In just seven years Interscope records head honcho Jimmy Iovine and hip-hop tastemaker Dr Dre have turned a seemingly simple headphone branding exercise into a $1 billion-plus business – and here is how they did it.
Together with newish President and former Interscope exec Luke Wood, the trio took a hot product and made it scorching; taking a 70% share in the headphone market along the way.
And while the headphones cost you the customer between $100 and $500 a pair, it costs Beats a mere $14 to make according to some experts. It may be in line with other types of tech, which have similarly high profit margins, but coupled with the marketing tactics employed, Beats by Dre had consumers over a barrel from the very beginning.

Just last month, Beats headphones were ranked second worst in a list of 18 products based on sound quality with industry standard bits from Sony, Audio-Technica, Sennheiser and Pioneer all placing much higher. Even ABC got in on the act releasing this damning video:

Now the company’s product portfolio reaches far beyond a simple red and black headphone. Beats Electronics has introduced portable and wireless speakers, co-branded smart phones, a streaming music service called Beats Music, ear buds as well as a slew of sideshow products such as T-shirts and so forth.
The lightning-fast marketing and an invincible hold on pop culture coupled with large scale investment and celebrity endorsement saw Beats Music and Beats Electronics sell to Apple for USD$3 billion in 2014; consisting of a purchase price of approximately USD$2.6 billion and approximately USD$400 million that will vest over time.

Lovine and Wood revealed to Inc magazine how they did it upon their Apple sale last year.
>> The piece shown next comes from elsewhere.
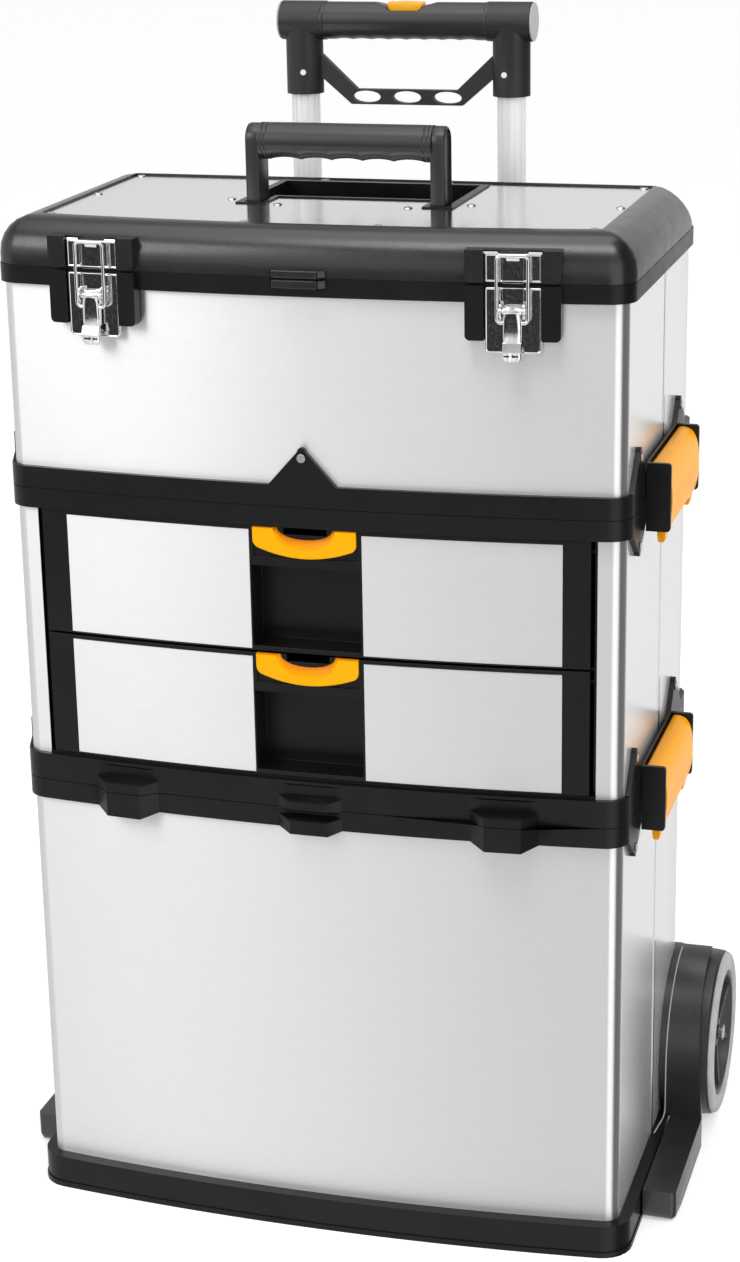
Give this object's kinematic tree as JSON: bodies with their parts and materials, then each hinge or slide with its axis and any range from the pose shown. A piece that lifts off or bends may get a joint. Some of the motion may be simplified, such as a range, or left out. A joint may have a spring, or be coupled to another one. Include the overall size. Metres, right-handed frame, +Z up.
{
  "type": "rolling tool box with drawers",
  "caption": "Three-tier steel and plastic tool box: wheeled bin, drawer unit and lift-off top box, with side clips, front latches, carry handle and telescopic trolley handle.",
  "frame": {"origin": "middle of the flat underside of the base, on the floor", "axes": "+Z up, -Y towards the bowed front with the drawers, +X to the right seen from the front"},
  "size_m": [0.6056, 0.3813, 1.0082],
  "materials": {
    "black_plastic": "fine-grained moulded plastic",
    "sheet_steel": "brushed stainless sheet",
    "chrome": "bright plating",
    "zinc_steel": "zinc plated",
    "tube_aluminium": "satin anodised",
    "yellow_plastic": "satin",
    "tyre": "hard rubber",
    "grey_plastic": "satin"
  },
  "bodies": {
    "bin": {"bin_base": "black_plastic", "bin_front_wall": "sheet_steel", "bin_back_wall": "sheet_steel", "bin_rim": "black_plastic", "bin_rivets": "zinc_steel", "wheel_guard_left": "black_plastic", "wheel_guard_right": "black_plastic", "axle_bolts": "zinc_steel", "axle_blocks": "black_plastic", "tube_brackets": "black_plastic", "fixed_tubes": "zinc_steel"},
    "wheel_left": {"tyre_left": "tyre", "wheel_hub_left": "black_plastic"},
    "wheel_right": {"tyre_right": "tyre", "wheel_hub_right": "black_plastic"},
    "trolley_handle": {"sliding_tubes": "tube_aluminium", "tube_bushes": "grey_plastic", "handle_tees": "black_plastic", "handle_grip": "black_plastic", "handle_end_caps": "grey_plastic", "handle_brace": "black_plastic", "tee_pins": "zinc_steel"},
    "release": {"release_button": "yellow_plastic", "release_rods": "zinc_steel"},
    "drawer_unit": {"unit_base": "black_plastic", "unit_rim": "black_plastic", "unit_wall": "sheet_steel", "unit_runners": "black_plastic", "unit_fasteners": "zinc_steel", "unit_clip_frames": "black_plastic"},
    "unit_clip_lever_left": {"unit_clip_left": "yellow_plastic"},
    "unit_clip_lever_right": {"unit_clip_right": "yellow_plastic"},
    "upper_drawer": {"drawer_upper": "black_plastic", "drawer_upper_plates": "sheet_steel", "drawer_upper_pull": "yellow_plastic"},
    "lower_drawer": {"drawer_lower": "black_plastic", "drawer_lower_plates": "sheet_steel", "drawer_lower_pull": "yellow_plastic"},
    "top_box": {"box_base": "black_plastic", "box_front_wall": "sheet_steel", "box_back_wall": "sheet_steel", "box_rim": "black_plastic", "box_fasteners": "zinc_steel", "box_clip_frames": "black_plastic", "latch_plates": "chrome", "box_hinges": "zinc_steel"},
    "box_clip_lever_left": {"box_clip_left": "yellow_plastic"},
    "box_clip_lever_right": {"box_clip_right": "yellow_plastic"},
    "lever_left": {"latch_lever_left": "chrome"},
    "lever_right": {"latch_lever_right": "chrome"},
    "bail_left": {"latch_bail_left": "chrome"},
    "bail_right": {"latch_bail_right": "chrome"},
    "lid": {"lid_hinges": "zinc_steel", "lid_frame": "black_plastic", "lid_plate": "sheet_steel", "lid_screws": "zinc_steel", "latch_keepers": "chrome", "handle_tray": "black_plastic"},
    "carry_handle": {"carry_handle": "black_plastic", "handle_pins": "zinc_steel"}
  },
  "joints": [
    {"name": "wheel_left_spin", "type": "hinge", "parent": "bin", "child": "wheel_left", "pos_m": [-0.2853, 0.136, 0.0769], "axis": [1, 0, 0], "continuous": true},
    {"name": "wheel_right_spin", "type": "hinge", "parent": "bin", "child": "wheel_right", "pos_m": [0.2853, 0.136, 0.0769], "axis": [1, 0, 0], "continuous": true},
    {"name": "trolley_slide", "type": "slide", "parent": "bin", "child": "trolley_handle", "axis": [0, 0, 1], "range_m": [-0.09, 0.12]},
    {"name": "release_press", "type": "slide", "parent": "trolley_handle", "child": "release", "axis": [0, 0, -1], "range_m": [0, 0.004], "stiffness_N_per_m": 600, "springref_m": -0.012},
    {"name": "unit_lift", "type": "slide", "parent": "bin", "child": "drawer_unit", "axis": [0, 0, 1], "range_m": [0, 0.1]},
    {"name": "upper_drawer_slide", "type": "slide", "parent": "drawer_unit", "child": "upper_drawer", "axis": [0, -1, 0], "range_m": [0, 0.22]},
    {"name": "lower_drawer_slide", "type": "slide", "parent": "drawer_unit", "child": "lower_drawer", "axis": [0, -1, 0], "range_m": [0, 0.22]},
    {"name": "box_lift", "type": "slide", "parent": "drawer_unit", "child": "top_box", "axis": [0, 0, 1], "range_m": [0, 0.1]},
    {"name": "lid_hinge", "type": "hinge", "parent": "top_box", "child": "lid", "pos_m": [0, 0.1486, 0.8273], "axis": [-1, 0, 0], "range_deg": [0, 50]},
    {"name": "carry_handle_fold", "type": "hinge", "parent": "lid", "child": "carry_handle", "pos_m": [0, -0.017, 0.853], "axis": [-1, 0, 0], "range_deg": [0, 90]},
    {"name": "unit_clip_left_hinge", "type": "hinge", "parent": "drawer_unit", "child": "unit_clip_lever_left", "pos_m": [-0.2645, -0.009, 0.4144], "axis": [0, 1, 0], "range_deg": [0, 100]},
    {"name": "box_clip_left_hinge", "type": "hinge", "parent": "top_box", "child": "box_clip_lever_left", "pos_m": [-0.2645, -0.009, 0.6703], "axis": [0, 1, 0], "range_deg": [0, 100]},
    {"name": "latch_left_lever", "type": "hinge", "parent": "top_box", "child": "lever_left", "pos_m": [-0.17069, -0.16375, 0.808], "axis": [-0.9968, 0.0802, 0], "range_deg": [0, 150]},
    {"name": "latch_left_bail", "type": "hinge", "parent": "lever_left", "child": "bail_left", "pos_m": [-0.17061, -0.16275, 0.8], "axis": [-0.9968, 0.0802, 0], "range_deg": [-150, 0]},
    {"name": "unit_clip_right_hinge", "type": "hinge", "parent": "drawer_unit", "child": "unit_clip_lever_right", "pos_m": [0.2645, -0.009, 0.4144], "axis": [0, -1, 0], "range_deg": [0, 100]},
    {"name": "box_clip_right_hinge", "type": "hinge", "parent": "top_box", "child": "box_clip_lever_right", "pos_m": [0.2645, -0.009, 0.6703], "axis": [0, -1, 0], "range_deg": [0, 100]},
    {"name": "latch_right_lever", "type": "hinge", "parent": "top_box", "child": "lever_right", "pos_m": [0.17069, -0.16375, 0.808], "axis": [-0.9968, -0.0802, 0], "range_deg": [0, 150]},
    {"name": "latch_right_bail", "type": "hinge", "parent": "lever_right", "child": "bail_right", "pos_m": [0.17061, -0.16275, 0.8], "axis": [-0.9968, -0.0802, 0], "range_deg": [-150, 0]}
  ],
  "couplings": [
    {"joint": "latch_left_bail", "follows": "latch_left_lever", "ratio": -1},
    {"joint": "latch_right_bail", "follows": "latch_right_lever", "ratio": -1}
  ]
}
These are the 8 steps they took to fool consumers into buying their products and the marketing ploys they used to take over the world.
#1. They found the golden niche
"You've got to be lucky enough to identify a problem where you think you can help," Iovine explained, saying that back in 2006 he identified early industry problems in sliding music sales and sound degradation due to Apple's plastic ear buds.

"Apple," he said, "was selling $400 iPods with $1 ear buds. Dre told me, 'Man, it's one thing that people steal my music. It's another thing to destroy the feeling of what I've worked on.' ".  So Apple was to become both a problem and a solution.

"Steve Jobs was the first to marry technology directly with popular culture," says Iovine. "I thought, Wow, technology is the new artist." And so the pair set out on making a marketable product that would have all the attributes of a real life music star.

"I'm going to make a beautiful black object that will play it back. Dre and I decided to market this product just like it was Tupac or U2 or Guns N' Roses."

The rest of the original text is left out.